Presumably—although Cobain doesn’t say so—the MI5 document and German letter were part of the same effort that led to the compilation of the document described by Cobain.

I’d like to know how this effort is related to the Proliferation Security Initiative (PSI) efforts to “develop and share national analyses of key proliferation actors and networks, their financing sources, and other support structures …” (more)

Comments

  1. JS Narins (History)

    Although I certainly know who Udo Ulfkotte is, there might be someone reading your blog who doesn’t know, but who is to shy to ask “Who is Dr Udo Ulfkotte?”

    [I added a link … ACW]

  2. David Isenberg (History)

    Not very impresive. To explain why I have embedded my comments in brackets [ ] below. They refer to various passages of the text, which I have not included, but you can easily figure it out by reading the article.

    [How do we know Iran has been successful? Below the article states, “The assessment declares that Iran has developed an extensive web of front companies, official bodies, academic institutes and middlemen dedicated to obtaining – in western Europe and in the former Soviet Union – the expertise, training, and equipment for nuclear programmes, missile development, and biological and chemical weapons arsenals.” Developing a network and successfully obtaining are two different things.

    Plus, Iran long ago developed networks of front companies to enable it to supply its conventional forces, dating back to the war with Iraq, after the overthrow of the Shah. One thing about a black market network is that it is ecumenical, it will work on fulfilling whatever order comes its way. It doesn’t necessarily mean it will be successful.

    Besides, haven’t all the rightwingers been saying for a couple of years now that Iran already has everything it needs to make nuclear weapons? If this article is to be believed then the conventional wisdowm is wrong, which means, of course, as you already realize, that this assessment could be wrong also.

    [Import requests and acquisitions are not the same thing. How much of one and how much of the other were actually gained or registered? Even if something was actually procured can we be sure it was actually going to to a nuclear weapons program or associated missile? Perhaps it was a dual purpose item and someone is assuming it would go to a nuclear program.]

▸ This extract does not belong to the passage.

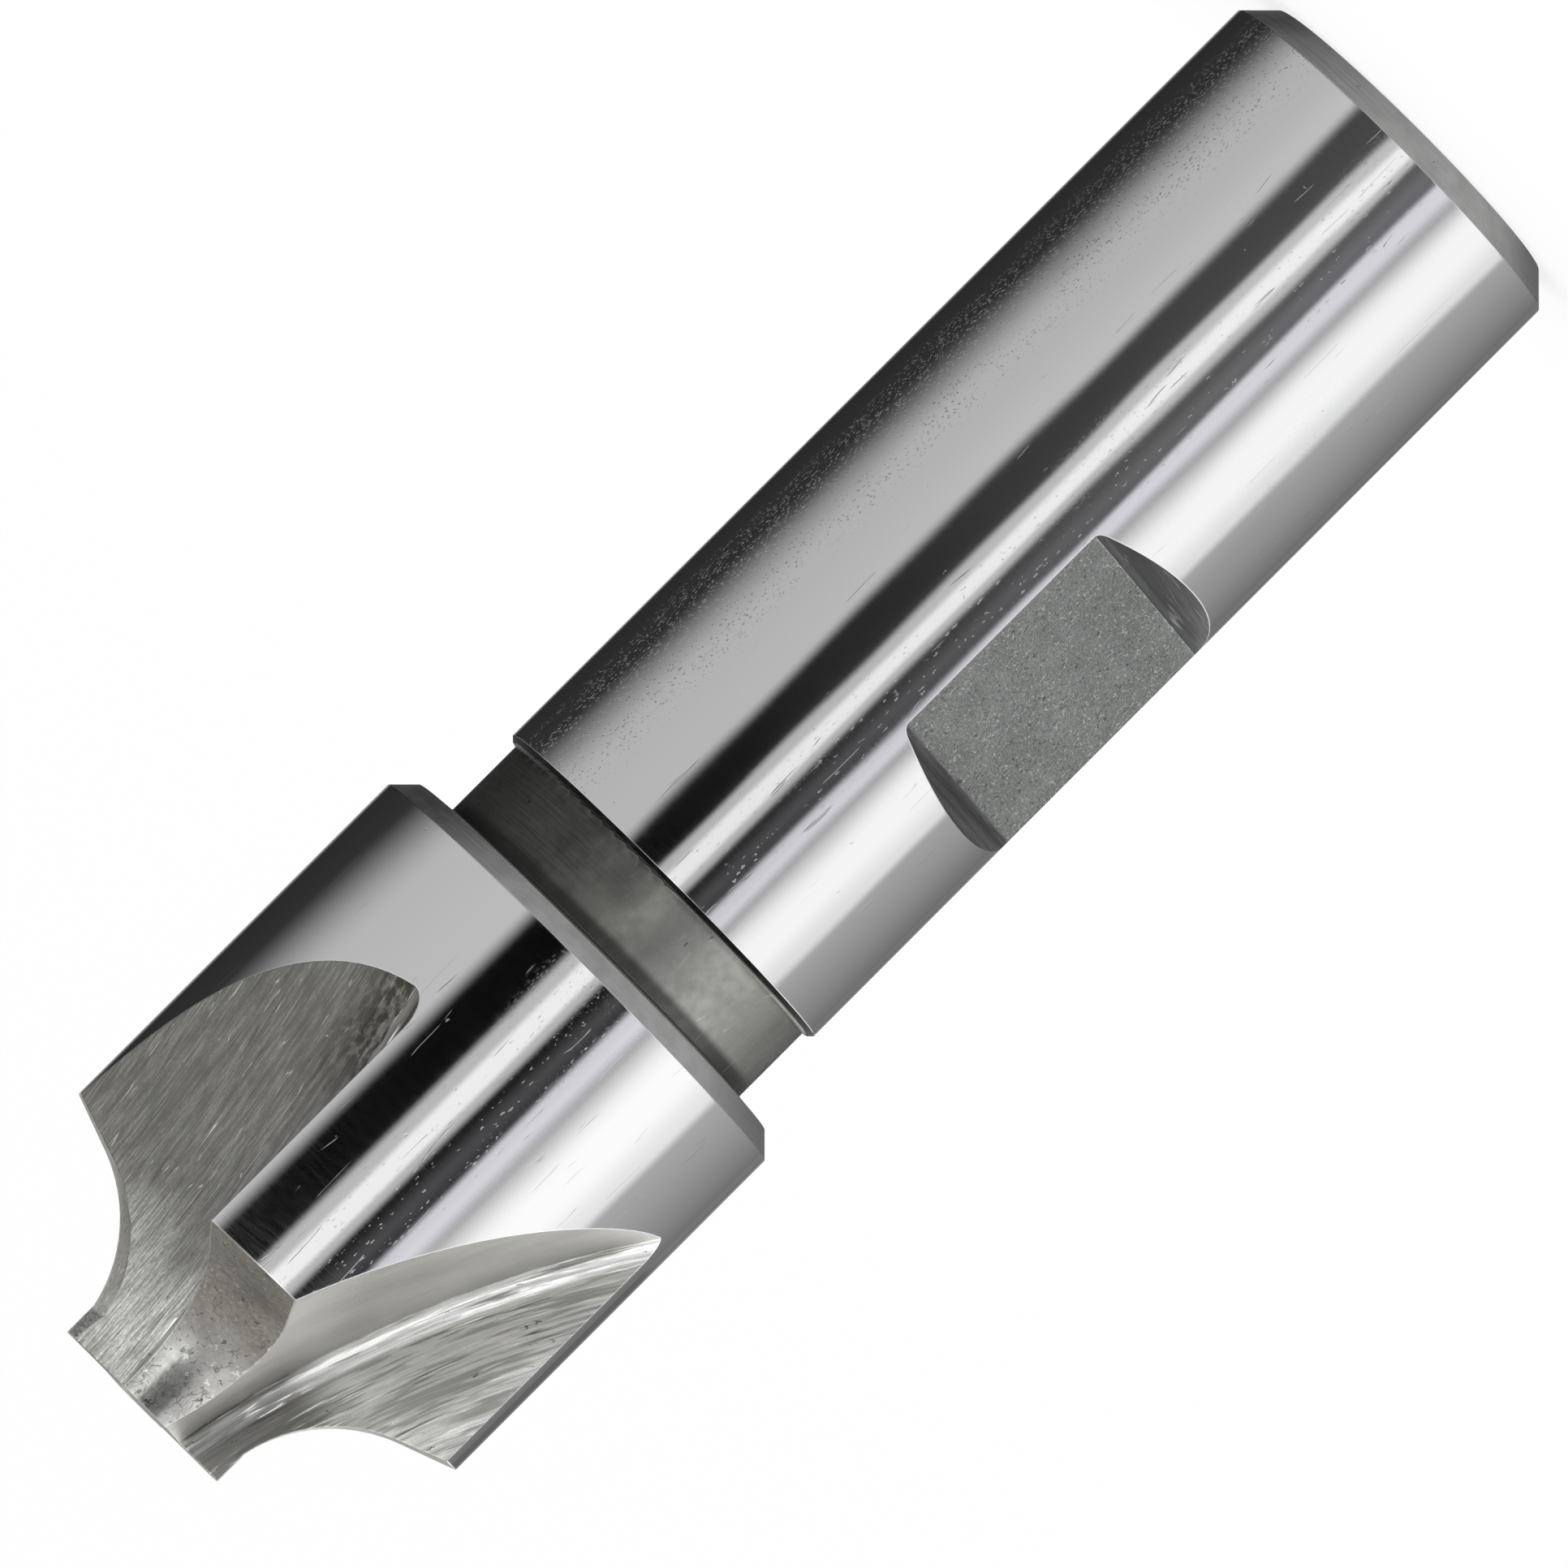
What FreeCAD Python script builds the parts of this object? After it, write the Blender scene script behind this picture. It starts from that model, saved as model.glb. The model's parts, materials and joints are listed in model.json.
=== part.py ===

    [Only 55pp, for an assessment covering Syria, Pakistan, North Korea, and possibly other countries/regions, as well as Iran? Doesn’t sound that detailed to me.]

    [Exactly. The west is frustrated that it has not been able to rein the Iranian program in, so why not leak a report intimating scary things re the Iranian nuclear program?]

    [Expertise, training and eqpt. for biological weapons? A lot easier said than done. If Iraq showed us anything it is that developing usable biological weapons was a lot harder than anybody thought.]

    [And why wouldn’t it? It’s military is woefully inadequate, despite all the publicity about its modernization. Just look at the cargo planes that crashed last year].

    [Are they all involved in the overseas network, or are some of them just doing research, like any other company in the world, that is part of a military industrial complex?]

    [And so what? Does anyone seriously think that Iran is going to nuke a European country? The worst you can say is that Iran seeks to prevent the Europeans from joining in a military coalition that would attack, or worst case, invade, Iran. Paranoid, you say? There were probably some Iraqis who felt the same prior to 2003.]